Last week, we reported that ABC was working to ensure that this year’s host-less Oscars ceremony would stick to a “brisk three hours,” since not everybody can stay up late on a Sunday night to watch whatever painful skits and shenanigans the Academy has planned in lieu of a host, and now we know one of the ways that the Oscars will be keeping its runtime down. As confirmed by Variety, four categories will be completely cut out of the live telecast, with the awards being handed out during commercial breaks instead and the speeches from the winners re-aired later on in the night.

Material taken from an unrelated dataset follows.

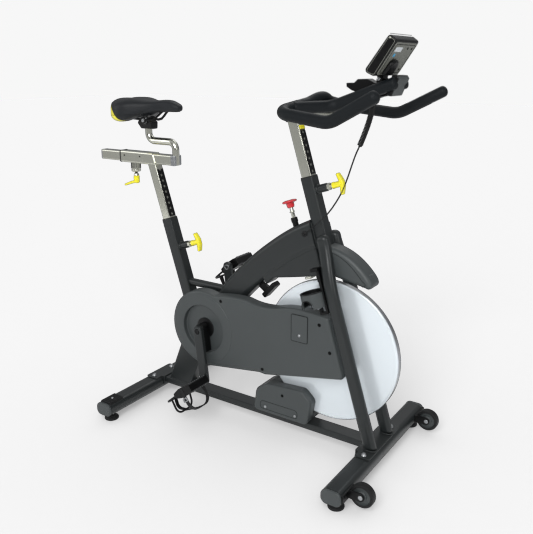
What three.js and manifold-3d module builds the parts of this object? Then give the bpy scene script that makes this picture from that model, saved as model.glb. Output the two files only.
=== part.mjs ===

The four categories in question are Best Cinematography, Best Film Editing, Best Live Action Short, and Best Makeup And Hairstyling, all of which happen to be the sort of categories that the Academy probably wouldn’t expect the dummies watching at home to really care about since they don’t involve famous people. Also, this isn’t just a one-time thing, as Academy president John Bailey has indicated that future Oscars telecasts might cut as many as six categories.
It’s not all bad for cinematographers or editors, though, because Bailey says these four categories will be exempt from exclusion in next year’s telecast. That concession feels a little silly, especially since it really makes it clear just how terrified the Academy is of offending anyone. The only way to make a system like this be truly fair is to make it random which categories are excluded. It might be controversial to hand out Best Actor during a commercial break, but then Bailey wouldn’t have to work so hard to appease the makeup artists and hairstylists.
The three-hour Academy Awards, which won’t have a host or a televised Best Cinematography category, will be held on February 24.